Man rips head off Hitler waxwork at Berlin's Madame Tussauds

A man has torn the head from a controversial waxwork figure of Adolf Hitler on the opening day of Berlin's Madame Tussauds museum today.
A police spokesman said that the man, 41, had ripped off the head in protest at the exhibit.
The waxwork figure of a glum-looking Adolf Hitler in a mock bunker during the last days of his life had been criticised as being in bad taste.
A media preview of the new branch of Madame Tussauds on Thursday was overshadowed by a row over the exhibit.
Critics said it was inappropriate to display the Nazi dictator, who started World War Two and ordered the extermination of Europe's Jews, in a museum alongside celebrities, pop stars, world statesmen and sporting heroes.
Madame Tussauds had been forced to move the model after the row broke out over its inclusion in its German branch. The waxwork was isolated in a replica of the 'Fuhrer's' Berlin bunker, where he killed himself in 1945 at the end of the Second World War.
Dressed in a grey suit, the figure of Hitler gazed downwards with a despondent stare, his arm outstretched on a large wooden table with a map of Europe on the wall. The original plan was to have the dictator placed near his nemesis Winston Churchill.
Jewish and anti-fascist groups had criticised the decision to display the model saying that it was included 'merely to generate money'.
Under German law, the display of Nazi regalia is illegal.
'Of course the figure will arouse interest but we hope people will realise he is part of an exhibition with a range of attractions,' Meike Schulze for the company promoting the Madame Tussauds in Berlin, had said before the opening.
'It will be a shame if he dominates everything.'
Ms Schulze defended the decision to put the Hitler figure on show, saying that market research had shown there was demand for its inclusion, as long as the portrayal was sensitive.

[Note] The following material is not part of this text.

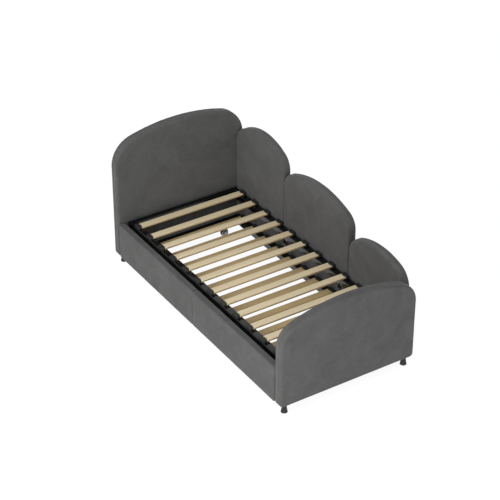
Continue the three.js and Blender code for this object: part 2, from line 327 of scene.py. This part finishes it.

About 25 workers spent four months on the waxwork, guided by more than 2,000 pictures and pieces of archive material and the model of the 'Fuhrer' in the London branch of Madame Tussauds.
To stop neo-Nazis from trying to pose with the figure for pictures, the bunker was roped off. Signs asked visitors to show 'respect for the millions of people who died in WW2'.
The wax Hitler was the latest in a gradual breaking down of taboos about him in Germany more than six decades after the end of the war.
A 'human' Hitler was brought to the screen in the 2004 film 'The Downfall' about his end and two years ago a comedy about him was produced by a Jewish director.